5 Tips to Get Great Customer Service
Maybe your washing machine is broken, or perhaps the mold removal crew that was supposed to spray down your basement has stood you up three times in two months. Maybe you just have really bad luck when it comes to products and services.
Regardless, there are things you can do to take control of the customer service experience and get the results you need. Here are five:
1. Know Whom to Contact
Getting a phone number for a human being is proving to be more difficult each year, as many companies rely on FAQs, community forums, “live chat” windows and email communications to troubleshoot various problems.
While you can still find a general “800” number for most businesses, others get sneaky and hide those numbers, so they’re not so easily found.
Another invaluable resource for consumers is Consumerist.com. A subsidiary of Consumer Reports, Consumerist publishes stories from average people who’ve had good and (mostly) bad experiences with specific companies. You might be able to find a trick or two from someone in a similar boat as yours.
They also have a directory of the companies they’ve covered, including phone numbers, CEO names and email addresses.
2. Be Nice
Customer service reps deal with angry, yelling callers all day. Do yourself a favor and be nice to them, especially when the call begins.
If you start out by screaming at them and why they’re stupid doo-doo heads who need to fix your problem now, they’re not going to want to help you and may even hang up on you.
Getting frustrated is fine, especially if you preface your complaints with, “I know this isn’t your fault,” as it assures the person on the other line you’re not angry at them, just at the situation. But don’t yell at them as if you blame them for your misfortune – it won’t lead you anywhere good.
Once you’ve established a rapport with them, clearly explain your situation and how you’d like them to fix it.
Helpful Tip: Write down your “script” before you call for help. Having a clearly-written account of the problem, what caused it and how you’d like the customer service person to fix it will make you sound less angry and more in control.
3. Ask for a Supervisor
Once in awhile, you’ll have to pull rank and ask to speak to someone higher than the person currently on the line. Sometimes, the lower-level reps can “miraculously” find a solution you like in order to avoid bothering their superiors, or they’ll actually put you through. In that case, calmly explain your situation and if they still don’t relent, keep asking for higher-level people.
Should the supervisor deny your request, move on to step four.
4. Public Shame
The Internet is a beautiful thing for consumers, as it gives us unfettered access to a variety of ways in which to publicly embarrass any company that has wronged us.
Does the offending corporation have a Twitter account? Mention them in an angry tweet that explains your problem and see if they respond. Many companies, like Comcast, understand the issues with public tweets, so they respond rather quickly. Others require more motivation to act.

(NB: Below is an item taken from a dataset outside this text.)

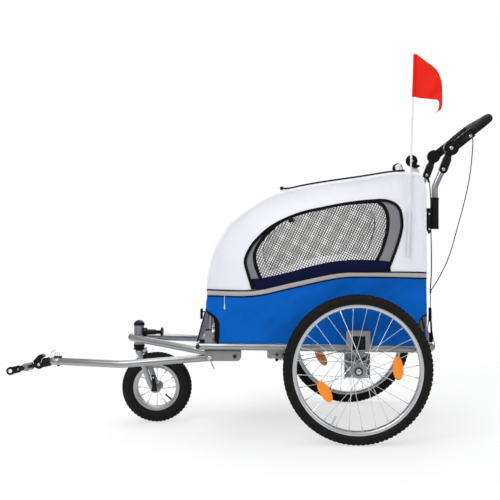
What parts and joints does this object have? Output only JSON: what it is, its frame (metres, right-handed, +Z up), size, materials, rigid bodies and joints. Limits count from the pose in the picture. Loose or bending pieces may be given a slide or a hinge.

Another tactic is to seek out the email addresses of company executives and/or higher-level customer support representatives. Compose an email that entirely explains your problem, then CC firstname.lastname@example.org. Be sure you don’t BCC Consumerist, as you want these company execs to see that address in the To: field. Many large businesses are familiar with Consumerist and want to avoid getting on there at all costs, so seeing that email address should be the kick in the pants they need to take action.
Finally, you can copy-and-paste that email into a complaint with the Better Business Bureau. The Bureau should contact the company in question regarding the complaint and help you resolve the issue.
5. Publicize When They Get it Right
Once you’ve received restitution for your troubles, make sure to let people know how you were helped. It’s easy to tell your friends, families and followers about the problems you had, but always take the time to follow-up with acknowledgement for the good deeds done.
By advertising your good fortune, you’re doing two things: 1) You’re telling the world that the company helped you out and other consumers should trust it to do the same for them. 2) You’re showing good faith in the company, which might make them more likely to work with you in the future should another problem arise.
Now, if all else fails and you can’t get results, then keep calling and keep complaining. Get loud and get angry, because that’s all you’ll be able to do at this point. Hopefully, though, you won’t need to, as the tips above should’ve helped you resolve your conundrum already.